▸ Problem to solve
Quote, with no changes, the lines that run from the top of the material to the line with "0.005, 1), amber))", both included.
>>>
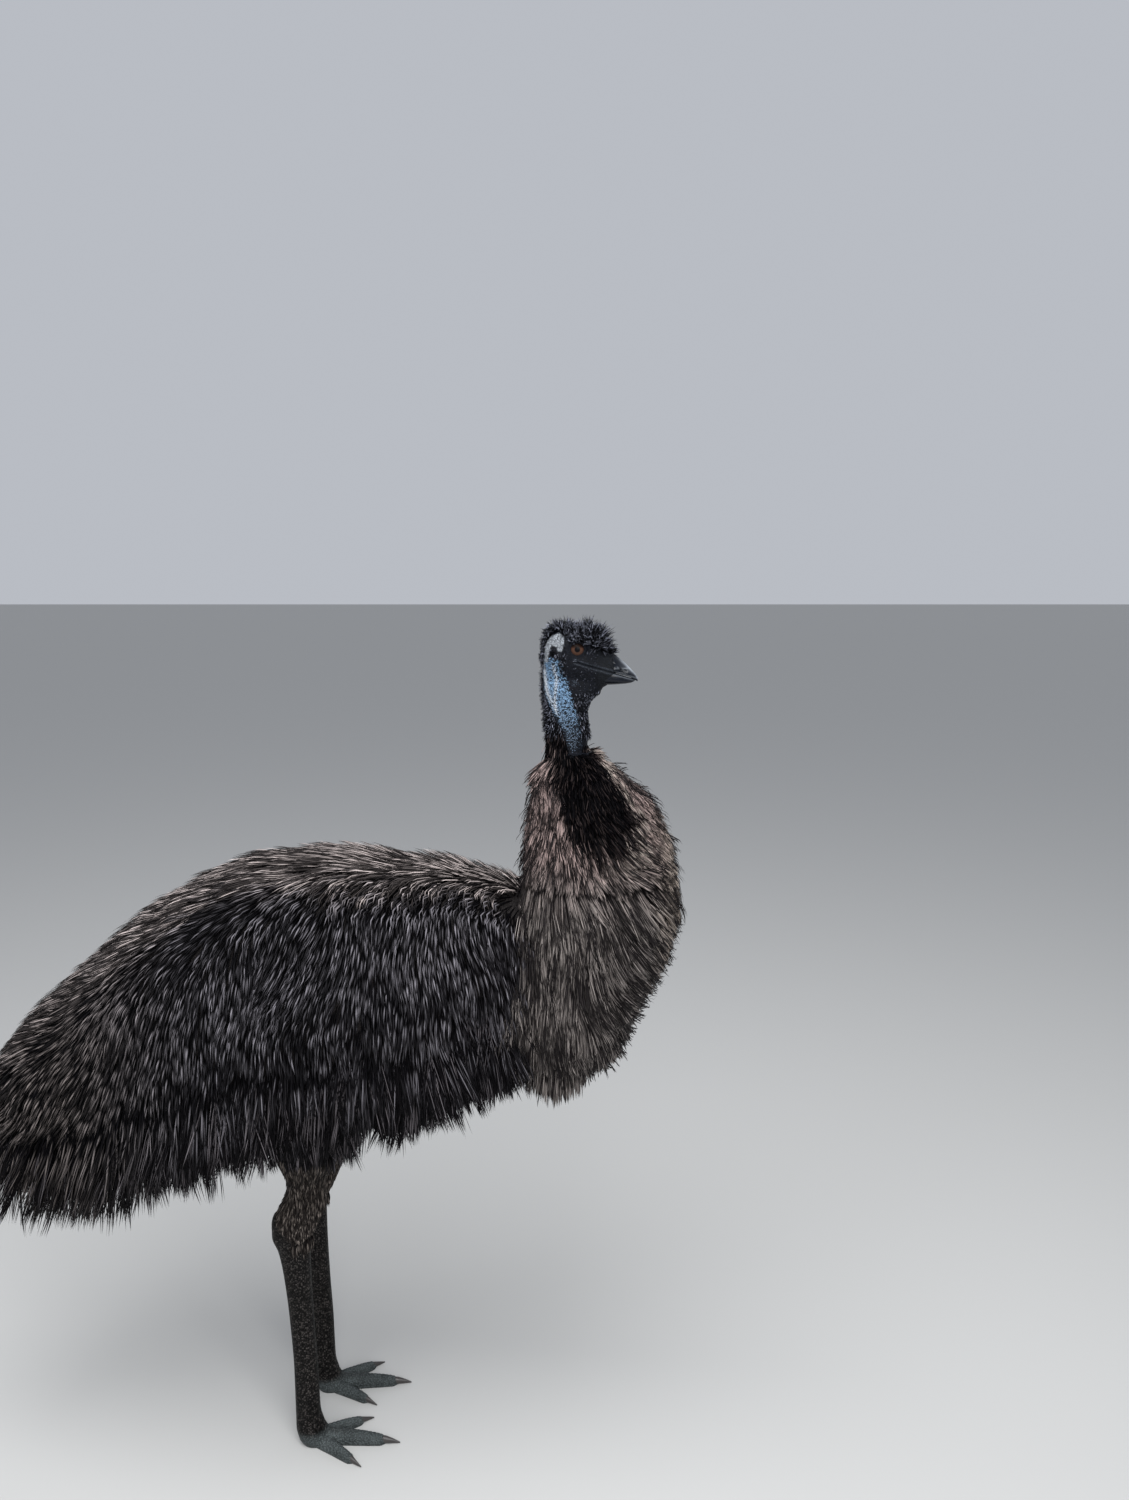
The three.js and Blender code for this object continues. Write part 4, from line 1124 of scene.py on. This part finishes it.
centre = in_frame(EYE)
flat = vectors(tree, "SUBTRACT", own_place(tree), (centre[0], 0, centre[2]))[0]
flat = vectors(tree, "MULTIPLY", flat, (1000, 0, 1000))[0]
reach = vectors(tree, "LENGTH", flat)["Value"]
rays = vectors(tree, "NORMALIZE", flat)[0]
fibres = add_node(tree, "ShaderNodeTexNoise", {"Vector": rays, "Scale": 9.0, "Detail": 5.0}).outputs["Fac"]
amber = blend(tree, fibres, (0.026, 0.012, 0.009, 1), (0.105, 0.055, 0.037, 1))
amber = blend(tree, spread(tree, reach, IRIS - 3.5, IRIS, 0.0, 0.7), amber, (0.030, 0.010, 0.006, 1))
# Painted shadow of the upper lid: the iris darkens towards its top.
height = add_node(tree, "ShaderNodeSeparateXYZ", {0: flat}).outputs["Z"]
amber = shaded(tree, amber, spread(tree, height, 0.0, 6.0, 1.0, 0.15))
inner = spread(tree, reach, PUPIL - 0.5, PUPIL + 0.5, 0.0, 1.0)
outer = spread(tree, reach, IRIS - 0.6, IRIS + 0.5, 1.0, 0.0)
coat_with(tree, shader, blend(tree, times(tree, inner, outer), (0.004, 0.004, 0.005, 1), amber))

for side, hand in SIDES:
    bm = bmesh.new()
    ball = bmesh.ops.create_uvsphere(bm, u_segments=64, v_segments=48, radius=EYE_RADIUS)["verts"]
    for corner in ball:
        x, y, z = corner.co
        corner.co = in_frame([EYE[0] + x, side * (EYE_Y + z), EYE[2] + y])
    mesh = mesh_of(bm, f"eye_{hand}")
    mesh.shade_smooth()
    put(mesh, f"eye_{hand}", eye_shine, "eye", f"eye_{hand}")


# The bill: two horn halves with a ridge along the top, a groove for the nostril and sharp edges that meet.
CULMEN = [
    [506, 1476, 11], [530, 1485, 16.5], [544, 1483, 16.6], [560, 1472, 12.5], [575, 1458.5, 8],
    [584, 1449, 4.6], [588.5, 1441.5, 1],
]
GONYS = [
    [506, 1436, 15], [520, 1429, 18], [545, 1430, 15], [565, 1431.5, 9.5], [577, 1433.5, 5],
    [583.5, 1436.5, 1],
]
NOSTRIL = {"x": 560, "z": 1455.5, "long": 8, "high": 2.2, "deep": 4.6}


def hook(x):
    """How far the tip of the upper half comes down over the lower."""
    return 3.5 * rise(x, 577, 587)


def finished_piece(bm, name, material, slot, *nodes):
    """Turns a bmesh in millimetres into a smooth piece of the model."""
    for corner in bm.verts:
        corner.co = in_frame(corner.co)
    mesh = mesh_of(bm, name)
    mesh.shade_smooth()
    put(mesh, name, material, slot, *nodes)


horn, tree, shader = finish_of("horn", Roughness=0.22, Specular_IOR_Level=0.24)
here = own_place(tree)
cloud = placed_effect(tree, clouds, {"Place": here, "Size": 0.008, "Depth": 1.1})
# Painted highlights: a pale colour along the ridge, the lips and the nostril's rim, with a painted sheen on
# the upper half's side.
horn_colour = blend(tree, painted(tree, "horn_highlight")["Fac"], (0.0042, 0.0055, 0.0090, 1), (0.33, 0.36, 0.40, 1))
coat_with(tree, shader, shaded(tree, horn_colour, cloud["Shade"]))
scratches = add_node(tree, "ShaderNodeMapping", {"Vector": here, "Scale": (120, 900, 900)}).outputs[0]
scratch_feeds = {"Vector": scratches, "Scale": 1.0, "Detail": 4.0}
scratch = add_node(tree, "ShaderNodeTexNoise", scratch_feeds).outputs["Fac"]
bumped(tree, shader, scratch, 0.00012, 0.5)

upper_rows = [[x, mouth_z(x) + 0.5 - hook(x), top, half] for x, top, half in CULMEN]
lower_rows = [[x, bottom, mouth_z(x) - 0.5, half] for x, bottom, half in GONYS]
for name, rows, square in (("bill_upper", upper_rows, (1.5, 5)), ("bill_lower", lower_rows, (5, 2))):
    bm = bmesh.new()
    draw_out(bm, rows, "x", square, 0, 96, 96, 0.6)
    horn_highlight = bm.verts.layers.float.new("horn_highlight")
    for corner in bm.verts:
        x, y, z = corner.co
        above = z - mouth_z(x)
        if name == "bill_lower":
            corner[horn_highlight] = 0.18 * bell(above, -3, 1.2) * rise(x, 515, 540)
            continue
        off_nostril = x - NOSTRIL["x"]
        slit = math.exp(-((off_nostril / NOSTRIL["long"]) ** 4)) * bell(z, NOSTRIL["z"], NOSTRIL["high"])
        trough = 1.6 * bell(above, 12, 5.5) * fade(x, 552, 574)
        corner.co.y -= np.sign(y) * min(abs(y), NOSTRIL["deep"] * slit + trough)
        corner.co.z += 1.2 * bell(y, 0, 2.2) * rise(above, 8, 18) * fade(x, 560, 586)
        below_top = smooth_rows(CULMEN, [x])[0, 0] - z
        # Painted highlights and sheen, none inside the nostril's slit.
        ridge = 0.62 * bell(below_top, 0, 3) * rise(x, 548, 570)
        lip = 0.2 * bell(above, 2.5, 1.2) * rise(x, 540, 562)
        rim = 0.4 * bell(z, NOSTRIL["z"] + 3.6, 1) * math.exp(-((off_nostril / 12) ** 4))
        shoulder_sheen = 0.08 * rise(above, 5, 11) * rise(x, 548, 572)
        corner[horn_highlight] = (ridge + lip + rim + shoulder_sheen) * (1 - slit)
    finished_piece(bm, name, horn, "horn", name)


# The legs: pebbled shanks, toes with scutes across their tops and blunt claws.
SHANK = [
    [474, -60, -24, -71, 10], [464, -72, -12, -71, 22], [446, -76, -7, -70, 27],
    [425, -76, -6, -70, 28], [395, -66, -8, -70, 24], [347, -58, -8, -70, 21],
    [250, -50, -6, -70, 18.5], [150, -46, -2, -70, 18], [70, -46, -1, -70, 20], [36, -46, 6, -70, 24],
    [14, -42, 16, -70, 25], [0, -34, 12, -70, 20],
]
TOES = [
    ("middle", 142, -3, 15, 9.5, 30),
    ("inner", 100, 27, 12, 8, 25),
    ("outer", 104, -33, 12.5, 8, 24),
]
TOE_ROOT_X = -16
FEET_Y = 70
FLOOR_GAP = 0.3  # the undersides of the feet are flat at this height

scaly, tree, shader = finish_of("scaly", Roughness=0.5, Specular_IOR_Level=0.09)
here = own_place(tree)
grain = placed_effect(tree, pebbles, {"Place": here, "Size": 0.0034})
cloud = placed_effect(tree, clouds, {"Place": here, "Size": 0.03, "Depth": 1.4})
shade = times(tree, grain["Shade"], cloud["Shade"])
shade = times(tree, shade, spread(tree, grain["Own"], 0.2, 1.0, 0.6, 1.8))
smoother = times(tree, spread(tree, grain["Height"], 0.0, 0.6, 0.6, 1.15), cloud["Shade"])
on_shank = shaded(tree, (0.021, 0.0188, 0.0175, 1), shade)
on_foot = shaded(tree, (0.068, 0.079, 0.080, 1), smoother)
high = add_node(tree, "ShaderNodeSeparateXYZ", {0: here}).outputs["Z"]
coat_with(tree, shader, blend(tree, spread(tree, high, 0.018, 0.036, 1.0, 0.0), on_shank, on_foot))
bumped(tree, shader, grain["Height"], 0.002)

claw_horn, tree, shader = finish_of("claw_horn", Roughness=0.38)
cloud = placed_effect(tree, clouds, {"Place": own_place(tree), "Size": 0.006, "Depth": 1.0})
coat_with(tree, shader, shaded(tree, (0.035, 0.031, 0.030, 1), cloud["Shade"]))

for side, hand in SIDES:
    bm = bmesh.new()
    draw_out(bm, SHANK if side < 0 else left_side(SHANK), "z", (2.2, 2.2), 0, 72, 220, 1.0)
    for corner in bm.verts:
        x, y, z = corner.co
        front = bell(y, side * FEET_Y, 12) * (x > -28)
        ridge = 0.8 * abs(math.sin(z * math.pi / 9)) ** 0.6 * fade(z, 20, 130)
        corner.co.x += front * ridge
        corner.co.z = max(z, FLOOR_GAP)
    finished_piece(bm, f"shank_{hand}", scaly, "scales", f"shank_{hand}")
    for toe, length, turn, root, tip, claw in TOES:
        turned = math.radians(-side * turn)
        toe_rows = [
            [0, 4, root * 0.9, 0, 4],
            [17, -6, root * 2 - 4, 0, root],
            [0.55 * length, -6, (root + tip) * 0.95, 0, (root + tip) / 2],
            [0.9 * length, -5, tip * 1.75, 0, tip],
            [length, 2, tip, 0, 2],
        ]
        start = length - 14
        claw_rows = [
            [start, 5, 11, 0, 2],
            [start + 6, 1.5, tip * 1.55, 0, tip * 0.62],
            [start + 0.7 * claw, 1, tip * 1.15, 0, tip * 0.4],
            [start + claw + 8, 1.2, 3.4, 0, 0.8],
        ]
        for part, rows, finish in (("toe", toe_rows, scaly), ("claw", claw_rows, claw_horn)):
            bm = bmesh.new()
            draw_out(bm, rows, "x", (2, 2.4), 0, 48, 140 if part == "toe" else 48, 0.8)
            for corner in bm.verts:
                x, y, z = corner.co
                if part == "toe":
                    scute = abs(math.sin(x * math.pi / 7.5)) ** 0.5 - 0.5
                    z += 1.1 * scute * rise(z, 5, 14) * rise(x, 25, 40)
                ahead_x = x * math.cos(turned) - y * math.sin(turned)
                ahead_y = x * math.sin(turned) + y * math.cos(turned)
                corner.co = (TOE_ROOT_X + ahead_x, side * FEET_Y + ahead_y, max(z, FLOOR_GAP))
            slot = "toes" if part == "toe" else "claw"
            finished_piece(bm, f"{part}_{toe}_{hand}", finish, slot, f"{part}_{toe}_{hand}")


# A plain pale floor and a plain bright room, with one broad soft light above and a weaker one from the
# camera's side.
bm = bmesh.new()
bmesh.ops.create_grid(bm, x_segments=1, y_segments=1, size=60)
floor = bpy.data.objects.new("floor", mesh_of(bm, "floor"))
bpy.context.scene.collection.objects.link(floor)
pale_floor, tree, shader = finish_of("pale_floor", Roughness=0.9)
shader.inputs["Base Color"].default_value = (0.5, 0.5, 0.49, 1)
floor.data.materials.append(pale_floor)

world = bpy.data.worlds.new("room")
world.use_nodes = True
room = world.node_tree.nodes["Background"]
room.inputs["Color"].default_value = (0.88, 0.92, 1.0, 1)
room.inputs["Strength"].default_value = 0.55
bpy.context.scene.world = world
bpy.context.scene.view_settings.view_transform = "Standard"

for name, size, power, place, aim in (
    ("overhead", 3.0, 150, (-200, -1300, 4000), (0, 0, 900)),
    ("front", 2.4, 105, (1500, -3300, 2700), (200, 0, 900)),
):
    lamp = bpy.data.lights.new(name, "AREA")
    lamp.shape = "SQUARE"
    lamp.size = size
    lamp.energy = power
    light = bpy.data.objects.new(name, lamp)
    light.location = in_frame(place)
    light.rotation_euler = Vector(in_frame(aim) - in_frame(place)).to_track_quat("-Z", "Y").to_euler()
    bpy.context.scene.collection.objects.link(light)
<<<
▸ Exercise result
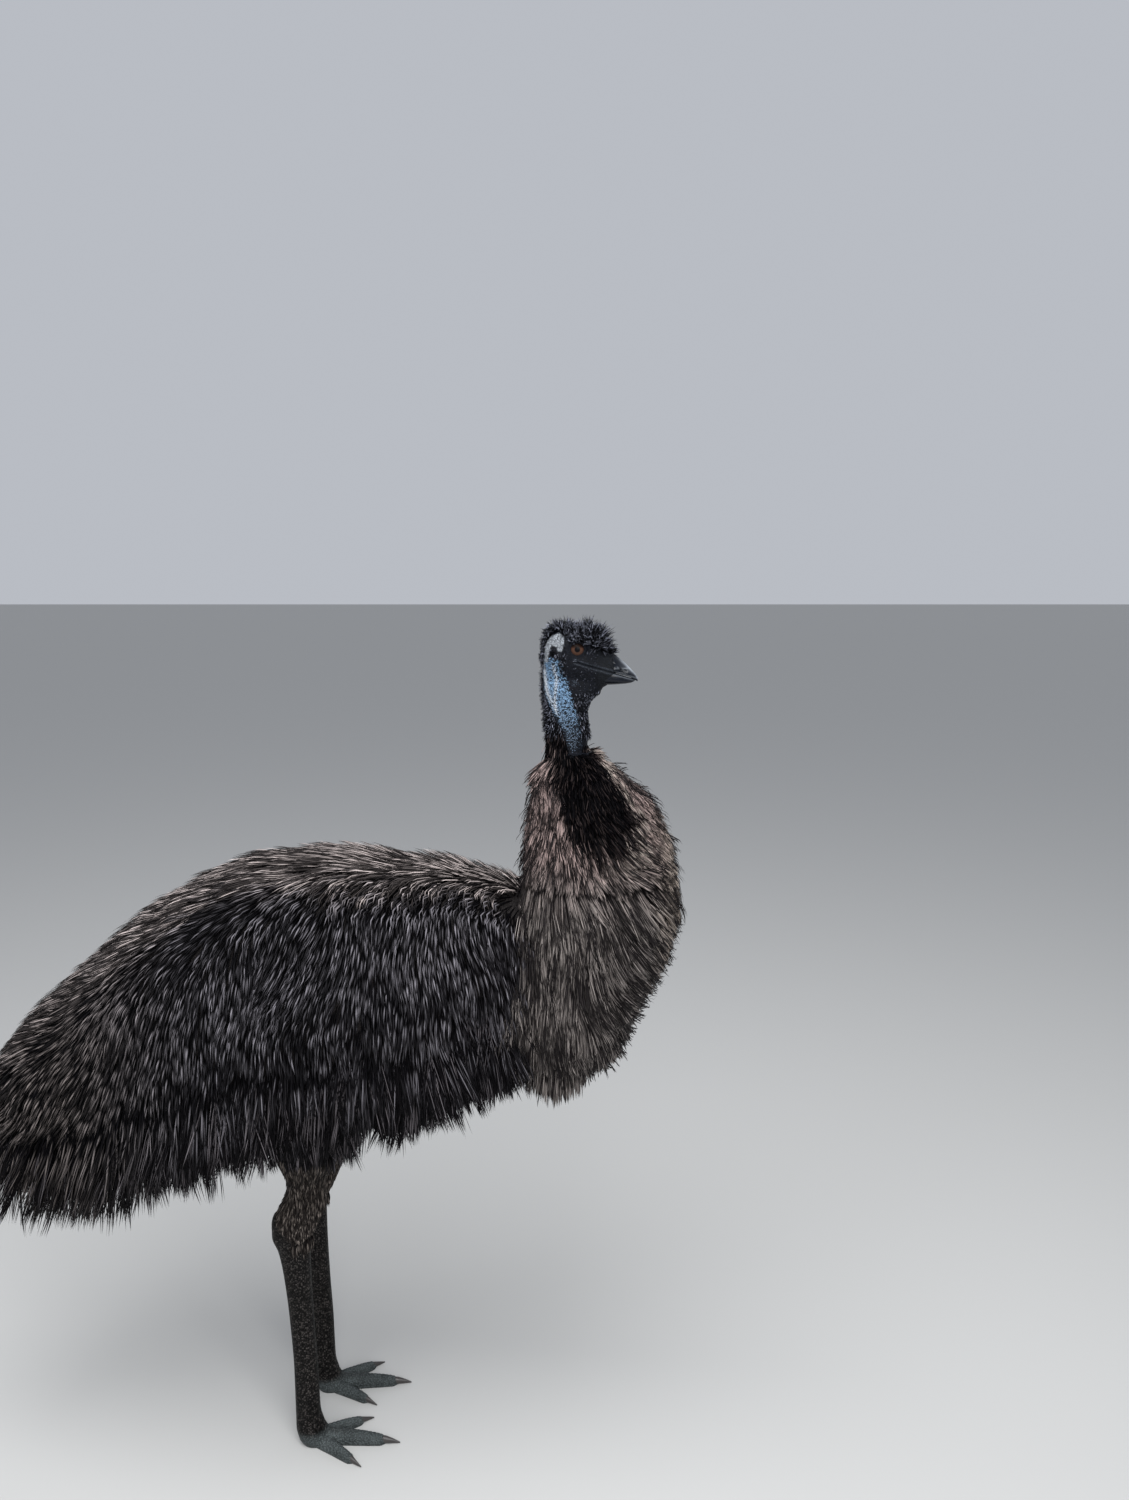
The three.js and Blender code for this object continues. Write part 4, from line 1124 of scene.py on. This part finishes it.
centre = in_frame(EYE)
flat = vectors(tree, "SUBTRACT", own_place(tree), (centre[0], 0, centre[2]))[0]
flat = vectors(tree, "MULTIPLY", flat, (1000, 0, 1000))[0]
reach = vectors(tree, "LENGTH", flat)["Value"]
rays = vectors(tree, "NORMALIZE", flat)[0]
fibres = add_node(tree, "ShaderNodeTexNoise", {"Vector": rays, "Scale": 9.0, "Detail": 5.0}).outputs["Fac"]
amber = blend(tree, fibres, (0.026, 0.012, 0.009, 1), (0.105, 0.055, 0.037, 1))
amber = blend(tree, spread(tree, reach, IRIS - 3.5, IRIS, 0.0, 0.7), amber, (0.030, 0.010, 0.006, 1))
# Painted shadow of the upper lid: the iris darkens towards its top.
height = add_node(tree, "ShaderNodeSeparateXYZ", {0: flat}).outputs["Z"]
amber = shaded(tree, amber, spread(tree, height, 0.0, 6.0, 1.0, 0.15))
inner = spread(tree, reach, PUPIL - 0.5, PUPIL + 0.5, 0.0, 1.0)
outer = spread(tree, reach, IRIS - 0.6, IRIS + 0.5, 1.0, 0.0)
coat_with(tree, shader, blend(tree, times(tree, inner, outer), (0.004, 0.004, 0.005, 1), amber))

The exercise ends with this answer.